According to our best possible understanding of the universe, regular matter is only a small fraction of the matter-energy content of the universe. The energy we interact with and the matter we are made of and see is at most 5 percent of the total. What’s the rest? We don’t know exactly. About 70 percent is called dark energy, responsible for the accelerated expansion of the universe. The rest is dark matter, an invisible substance that only interacts via gravity. New observations from the James Webb Space Telescope (JWST) continue to support this idea.

While dark matter is the accepted likely explanation for what goes on in the universe, it is unsurprising that several scientists do not like it. “There is a mysterious substance whose particles we can’t seem to find and yet it is everywhere. Also, it’s invisible!” The alternative explanation is that our laws of gravity no longer work when we go to galactic scales, and they need to be modified. This is a different copout: “Sure, relativity works well at this scale, but if you let me tweak it until it explains how galaxies move, then we do not need dark matter!”

We were balanced in making fun of both dark matter and Modified Newtonian Dynamics (MOND), but now we need to state that, with all its limits, dark matter can explain the peculiarities of several specific objects in space, something that MOND cannot. The Bullet Cluster is among the most notorious of those objects.

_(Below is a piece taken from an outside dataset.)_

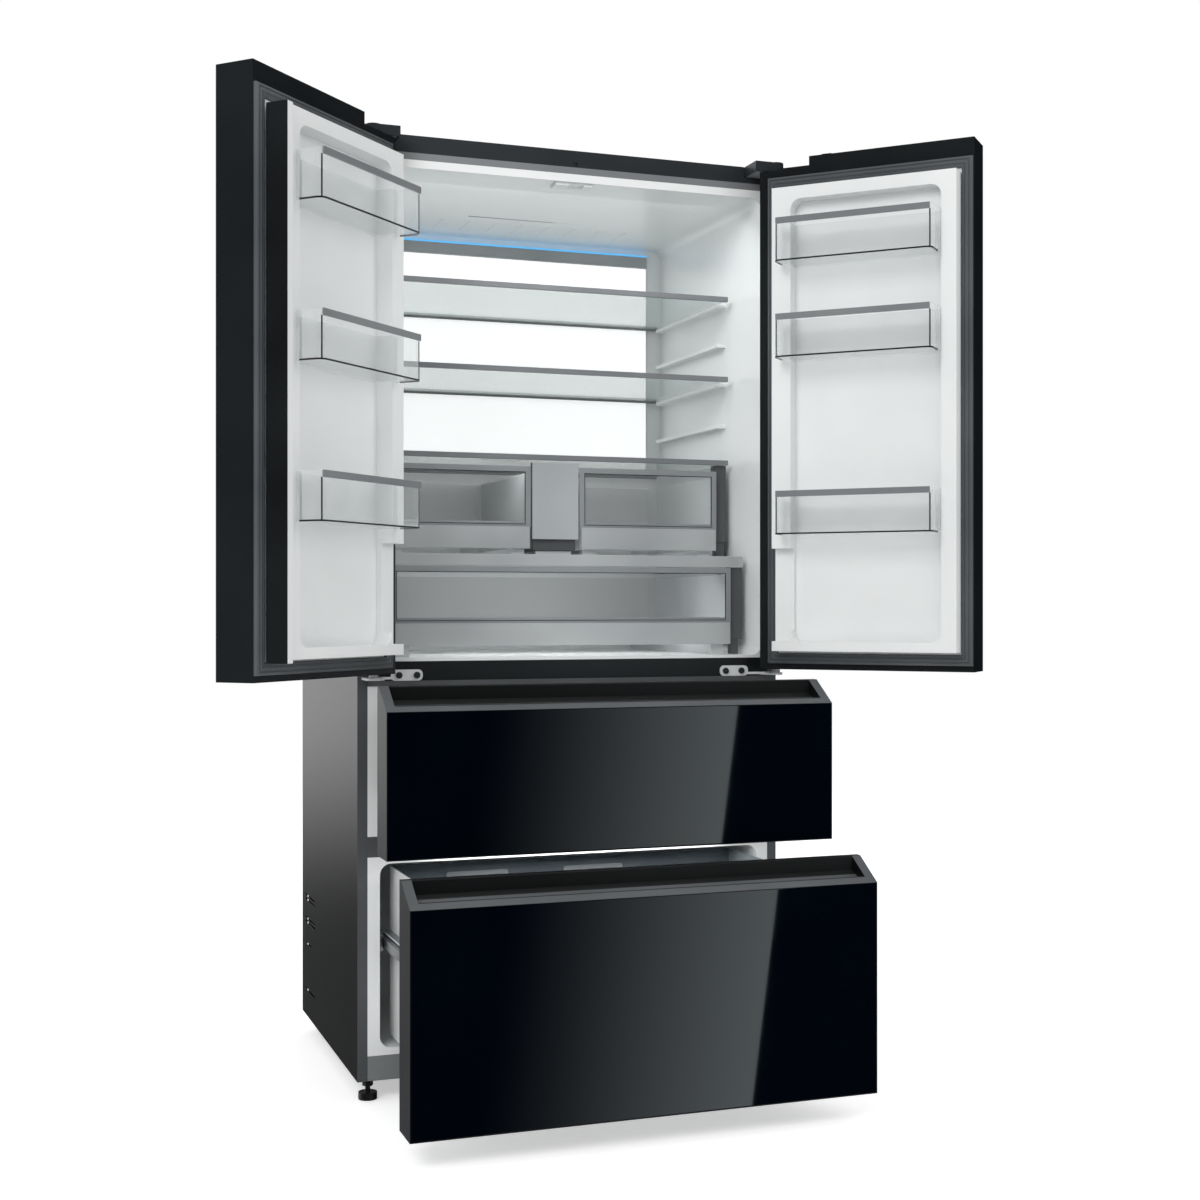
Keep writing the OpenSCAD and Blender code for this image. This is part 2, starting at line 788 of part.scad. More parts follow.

Galaxy clusters are groups of hundreds, if not thousands, of galaxies. The Bullet is famous because it consists of not just one cluster, but two clusters undergoing a collision. Past evidence has shown that the distribution of the hot gas in the cluster that can be observed in X-rays is separate from the distribution of dark matter, which can be worked out by a method called gravitational lensing. This is because, while the hot gas of the two clusters interacts, dark matter flies past without major changes.

“As the galaxy clusters collided, their gas was dragged out and left behind, which the X-rays confirm,” Kyle Finner, study co-author and an assistant scientist at IPAC at Caltech, said in a statement.

Thousands of galaxies are visible in this image. Groups of them show warping of what’s behind them indicating that they are part of the cluster. A blue halo is overlayed on these clusters for ease of view. There is also two pink halos in the middle that indicate the gas being slowed down following the interaction.

The full JWST and Chandra image of the Bullet Cluster.

Image credit: NASA, ESA, CSA, STScI, CXC, James Jee (Yonsei University, UC Davis), Sangjun Cha (Yonsei University), Kyle Finner (Caltech/IPAC)

It’s in the distribution of mass that the new JWST observations come in. Any object with mass warps space-time, and if you have objects that are big and dense enough, you can turn space-time itself into a lens. In the image above, you can see subtle and very unsubtle warping of galaxies, and this allows us to infer the distribution of dark matter.

“Gravitational lensing allows us to infer the distribution of dark matter,” explained James Jee, study co-author, professor at Yonsei University, and research associate at UC Davis.

Jee compared dark matter to crystal-clear water in a pond, with pebbles as the galaxies. “You cannot see the water unless there is wind, which causes ripples. Those ripples distort the shapes of the pebbles below, causing the water to act like a lens.”

JWST’s extraordinary near-infrared instrument was used to measure thousands of galaxies and even stars that have been kicked out of their galaxies and now travel across the cluster. This allowed researchers to “weigh” the cluster with much greater accuracy, which confirmed previous findings – especially when it came to the intracluster stars, which can be used as a proxy in tracing dark matter.   

“We confirmed that the intracluster light can be a reliable tracer of dark matter, even in a highly dynamic environment like the Bullet Cluster,” lead author Sangjun Cha, a graduate researcher at Yonsei University in Seoul, explained.

The Bullet Cluster is located 3.8 billion light-years from Earth. The new observations suggest that the large cluster, which is now on the left, might have suffered minor collisions before and after ramming through the cluster on the right. 

It seems the whole system is a lot more complicated than previously thought.

The study is published in The Astrophysical Journal Letters.